Given material =>
------------------------------------------------------------------------
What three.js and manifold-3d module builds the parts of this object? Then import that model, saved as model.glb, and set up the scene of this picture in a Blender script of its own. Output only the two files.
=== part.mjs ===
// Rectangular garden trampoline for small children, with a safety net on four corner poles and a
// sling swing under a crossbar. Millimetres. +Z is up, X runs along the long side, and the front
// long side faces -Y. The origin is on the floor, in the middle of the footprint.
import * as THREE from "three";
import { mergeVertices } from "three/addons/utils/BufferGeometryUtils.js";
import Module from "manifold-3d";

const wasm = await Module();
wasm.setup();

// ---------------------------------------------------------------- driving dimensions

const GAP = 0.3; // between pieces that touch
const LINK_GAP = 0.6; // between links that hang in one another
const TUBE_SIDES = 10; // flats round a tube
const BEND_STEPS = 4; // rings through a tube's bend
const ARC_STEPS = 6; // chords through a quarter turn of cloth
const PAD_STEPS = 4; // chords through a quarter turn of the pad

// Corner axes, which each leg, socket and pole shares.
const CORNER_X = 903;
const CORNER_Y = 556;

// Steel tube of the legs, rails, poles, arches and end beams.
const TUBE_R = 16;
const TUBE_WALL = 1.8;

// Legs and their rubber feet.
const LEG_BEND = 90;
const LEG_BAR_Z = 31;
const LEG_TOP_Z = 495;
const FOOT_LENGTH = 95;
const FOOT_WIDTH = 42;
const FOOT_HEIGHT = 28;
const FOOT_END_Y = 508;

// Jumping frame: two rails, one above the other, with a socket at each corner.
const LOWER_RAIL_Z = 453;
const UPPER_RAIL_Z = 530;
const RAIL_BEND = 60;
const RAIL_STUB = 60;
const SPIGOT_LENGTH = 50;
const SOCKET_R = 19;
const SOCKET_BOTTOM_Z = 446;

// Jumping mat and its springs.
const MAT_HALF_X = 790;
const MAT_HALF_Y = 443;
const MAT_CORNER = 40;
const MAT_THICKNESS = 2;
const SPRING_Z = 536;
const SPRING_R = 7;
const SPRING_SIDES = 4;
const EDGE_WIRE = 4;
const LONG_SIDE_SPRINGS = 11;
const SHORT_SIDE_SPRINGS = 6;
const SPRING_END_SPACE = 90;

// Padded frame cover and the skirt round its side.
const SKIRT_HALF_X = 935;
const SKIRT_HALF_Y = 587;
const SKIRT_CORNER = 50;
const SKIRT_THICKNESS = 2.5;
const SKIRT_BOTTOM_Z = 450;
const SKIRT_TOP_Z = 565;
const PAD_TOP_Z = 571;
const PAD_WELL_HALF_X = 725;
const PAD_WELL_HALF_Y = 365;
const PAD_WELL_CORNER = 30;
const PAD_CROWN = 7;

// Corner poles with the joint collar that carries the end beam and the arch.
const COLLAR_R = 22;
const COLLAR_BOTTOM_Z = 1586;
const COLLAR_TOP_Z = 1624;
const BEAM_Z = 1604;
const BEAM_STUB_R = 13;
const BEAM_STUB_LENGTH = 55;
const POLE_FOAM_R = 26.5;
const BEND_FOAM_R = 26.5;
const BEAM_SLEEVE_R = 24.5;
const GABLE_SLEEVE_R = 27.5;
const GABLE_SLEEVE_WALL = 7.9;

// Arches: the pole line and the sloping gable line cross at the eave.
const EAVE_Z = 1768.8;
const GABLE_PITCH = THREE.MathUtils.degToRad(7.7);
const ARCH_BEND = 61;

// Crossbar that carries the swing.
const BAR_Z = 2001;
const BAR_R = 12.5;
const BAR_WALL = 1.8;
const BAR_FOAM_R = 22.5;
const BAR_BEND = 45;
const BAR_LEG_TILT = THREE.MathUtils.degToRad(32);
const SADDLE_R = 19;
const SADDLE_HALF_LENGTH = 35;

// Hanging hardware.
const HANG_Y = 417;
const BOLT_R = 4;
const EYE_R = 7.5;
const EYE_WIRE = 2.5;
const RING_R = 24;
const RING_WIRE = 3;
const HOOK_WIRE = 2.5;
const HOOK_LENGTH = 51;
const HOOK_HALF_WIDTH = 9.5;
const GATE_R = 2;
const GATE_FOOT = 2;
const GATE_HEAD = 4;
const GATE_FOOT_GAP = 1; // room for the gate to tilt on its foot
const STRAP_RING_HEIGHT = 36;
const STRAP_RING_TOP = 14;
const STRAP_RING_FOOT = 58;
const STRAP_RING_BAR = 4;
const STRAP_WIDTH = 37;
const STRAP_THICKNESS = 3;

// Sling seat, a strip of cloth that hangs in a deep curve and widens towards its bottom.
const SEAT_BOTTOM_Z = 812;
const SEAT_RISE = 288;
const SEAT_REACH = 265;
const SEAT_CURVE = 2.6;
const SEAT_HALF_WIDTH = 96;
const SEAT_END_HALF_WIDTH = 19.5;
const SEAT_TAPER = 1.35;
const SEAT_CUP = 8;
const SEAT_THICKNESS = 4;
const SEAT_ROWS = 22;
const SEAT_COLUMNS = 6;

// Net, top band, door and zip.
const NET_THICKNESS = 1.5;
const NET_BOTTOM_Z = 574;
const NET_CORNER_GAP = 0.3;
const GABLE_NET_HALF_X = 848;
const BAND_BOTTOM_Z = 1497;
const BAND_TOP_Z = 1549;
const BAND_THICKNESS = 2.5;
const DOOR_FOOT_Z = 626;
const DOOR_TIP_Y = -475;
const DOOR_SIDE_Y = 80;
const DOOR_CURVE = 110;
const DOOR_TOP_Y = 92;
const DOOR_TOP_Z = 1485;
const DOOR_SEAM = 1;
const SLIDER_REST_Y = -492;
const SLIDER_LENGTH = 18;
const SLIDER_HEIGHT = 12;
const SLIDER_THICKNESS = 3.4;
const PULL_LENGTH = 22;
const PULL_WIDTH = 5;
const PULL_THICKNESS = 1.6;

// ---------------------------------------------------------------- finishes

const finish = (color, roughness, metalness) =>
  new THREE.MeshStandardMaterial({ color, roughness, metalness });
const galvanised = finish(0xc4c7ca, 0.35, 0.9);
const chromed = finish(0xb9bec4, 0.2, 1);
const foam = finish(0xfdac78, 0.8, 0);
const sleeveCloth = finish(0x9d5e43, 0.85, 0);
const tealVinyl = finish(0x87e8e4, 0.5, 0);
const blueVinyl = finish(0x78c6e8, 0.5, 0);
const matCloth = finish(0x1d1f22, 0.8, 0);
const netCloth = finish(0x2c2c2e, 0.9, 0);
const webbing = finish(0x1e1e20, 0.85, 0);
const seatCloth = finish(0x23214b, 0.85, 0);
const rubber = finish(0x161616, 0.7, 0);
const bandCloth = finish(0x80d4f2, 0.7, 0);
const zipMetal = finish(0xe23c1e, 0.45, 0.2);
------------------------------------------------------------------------
What is asked => Please reproduce the entire listing, exactly as shown.

Final result =>
What three.js and manifold-3d module builds the parts of this object? Then import that model, saved as model.glb, and set up the scene of this picture in a Blender script of its own. Output only the two files.
=== part.mjs ===
// Rectangular garden trampoline for small children, with a safety net on four corner poles and a
// sling swing under a crossbar. Millimetres. +Z is up, X runs along the long side, and the front
// long side faces -Y. The origin is on the floor, in the middle of the footprint.
import * as THREE from "three";
import { mergeVertices } from "three/addons/utils/BufferGeometryUtils.js";
import Module from "manifold-3d";

const wasm = await Module();
wasm.setup();

// ---------------------------------------------------------------- driving dimensions

const GAP = 0.3; // between pieces that touch
const LINK_GAP = 0.6; // between links that hang in one another
const TUBE_SIDES = 10; // flats round a tube
const BEND_STEPS = 4; // rings through a tube's bend
const ARC_STEPS = 6; // chords through a quarter turn of cloth
const PAD_STEPS = 4; // chords through a quarter turn of the pad

// Corner axes, which each leg, socket and pole shares.
const CORNER_X = 903;
const CORNER_Y = 556;

// Steel tube of the legs, rails, poles, arches and end beams.
const TUBE_R = 16;
const TUBE_WALL = 1.8;

// Legs and their rubber feet.
const LEG_BEND = 90;
const LEG_BAR_Z = 31;
const LEG_TOP_Z = 495;
const FOOT_LENGTH = 95;
const FOOT_WIDTH = 42;
const FOOT_HEIGHT = 28;
const FOOT_END_Y = 508;

// Jumping frame: two rails, one above the other, with a socket at each corner.
const LOWER_RAIL_Z = 453;
const UPPER_RAIL_Z = 530;
const RAIL_BEND = 60;
const RAIL_STUB = 60;
const SPIGOT_LENGTH = 50;
const SOCKET_R = 19;
const SOCKET_BOTTOM_Z = 446;

// Jumping mat and its springs.
const MAT_HALF_X = 790;
const MAT_HALF_Y = 443;
const MAT_CORNER = 40;
const MAT_THICKNESS = 2;
const SPRING_Z = 536;
const SPRING_R = 7;
const SPRING_SIDES = 4;
const EDGE_WIRE = 4;
const LONG_SIDE_SPRINGS = 11;
const SHORT_SIDE_SPRINGS = 6;
const SPRING_END_SPACE = 90;

// Padded frame cover and the skirt round its side.
const SKIRT_HALF_X = 935;
const SKIRT_HALF_Y = 587;
const SKIRT_CORNER = 50;
const SKIRT_THICKNESS = 2.5;
const SKIRT_BOTTOM_Z = 450;
const SKIRT_TOP_Z = 565;
const PAD_TOP_Z = 571;
const PAD_WELL_HALF_X = 725;
const PAD_WELL_HALF_Y = 365;
const PAD_WELL_CORNER = 30;
const PAD_CROWN = 7;

// Corner poles with the joint collar that carries the end beam and the arch.
const COLLAR_R = 22;
const COLLAR_BOTTOM_Z = 1586;
const COLLAR_TOP_Z = 1624;
const BEAM_Z = 1604;
const BEAM_STUB_R = 13;
const BEAM_STUB_LENGTH = 55;
const POLE_FOAM_R = 26.5;
const BEND_FOAM_R = 26.5;
const BEAM_SLEEVE_R = 24.5;
const GABLE_SLEEVE_R = 27.5;
const GABLE_SLEEVE_WALL = 7.9;

// Arches: the pole line and the sloping gable line cross at the eave.
const EAVE_Z = 1768.8;
const GABLE_PITCH = THREE.MathUtils.degToRad(7.7);
const ARCH_BEND = 61;

// Crossbar that carries the swing.
const BAR_Z = 2001;
const BAR_R = 12.5;
const BAR_WALL = 1.8;
const BAR_FOAM_R = 22.5;
const BAR_BEND = 45;
const BAR_LEG_TILT = THREE.MathUtils.degToRad(32);
const SADDLE_R = 19;
const SADDLE_HALF_LENGTH = 35;

// Hanging hardware.
const HANG_Y = 417;
const BOLT_R = 4;
const EYE_R = 7.5;
const EYE_WIRE = 2.5;
const RING_R = 24;
const RING_WIRE = 3;
const HOOK_WIRE = 2.5;
const HOOK_LENGTH = 51;
const HOOK_HALF_WIDTH = 9.5;
const GATE_R = 2;
const GATE_FOOT = 2;
const GATE_HEAD = 4;
const GATE_FOOT_GAP = 1; // room for the gate to tilt on its foot
const STRAP_RING_HEIGHT = 36;
const STRAP_RING_TOP = 14;
const STRAP_RING_FOOT = 58;
const STRAP_RING_BAR = 4;
const STRAP_WIDTH = 37;
const STRAP_THICKNESS = 3;

// Sling seat, a strip of cloth that hangs in a deep curve and widens towards its bottom.
const SEAT_BOTTOM_Z = 812;
const SEAT_RISE = 288;
const SEAT_REACH = 265;
const SEAT_CURVE = 2.6;
const SEAT_HALF_WIDTH = 96;
const SEAT_END_HALF_WIDTH = 19.5;
const SEAT_TAPER = 1.35;
const SEAT_CUP = 8;
const SEAT_THICKNESS = 4;
const SEAT_ROWS = 22;
const SEAT_COLUMNS = 6;

// Net, top band, door and zip.
const NET_THICKNESS = 1.5;
const NET_BOTTOM_Z = 574;
const NET_CORNER_GAP = 0.3;
const GABLE_NET_HALF_X = 848;
const BAND_BOTTOM_Z = 1497;
const BAND_TOP_Z = 1549;
const BAND_THICKNESS = 2.5;
const DOOR_FOOT_Z = 626;
const DOOR_TIP_Y = -475;
const DOOR_SIDE_Y = 80;
const DOOR_CURVE = 110;
const DOOR_TOP_Y = 92;
const DOOR_TOP_Z = 1485;
const DOOR_SEAM = 1;
const SLIDER_REST_Y = -492;
const SLIDER_LENGTH = 18;
const SLIDER_HEIGHT = 12;
const SLIDER_THICKNESS = 3.4;
const PULL_LENGTH = 22;
const PULL_WIDTH = 5;
const PULL_THICKNESS = 1.6;

// ---------------------------------------------------------------- finishes

const finish = (color, roughness, metalness) =>
  new THREE.MeshStandardMaterial({ color, roughness, metalness });
const galvanised = finish(0xc4c7ca, 0.35, 0.9);
const chromed = finish(0xb9bec4, 0.2, 1);
const foam = finish(0xfdac78, 0.8, 0);
const sleeveCloth = finish(0x9d5e43, 0.85, 0);
const tealVinyl = finish(0x87e8e4, 0.5, 0);
const blueVinyl = finish(0x78c6e8, 0.5, 0);
const matCloth = finish(0x1d1f22, 0.8, 0);
const netCloth = finish(0x2c2c2e, 0.9, 0);
const webbing = finish(0x1e1e20, 0.85, 0);
const seatCloth = finish(0x23214b, 0.85, 0);
const rubber = finish(0x161616, 0.7, 0);
const bandCloth = finish(0x80d4f2, 0.7, 0);
const zipMetal = finish(0xe23c1e, 0.45, 0.2);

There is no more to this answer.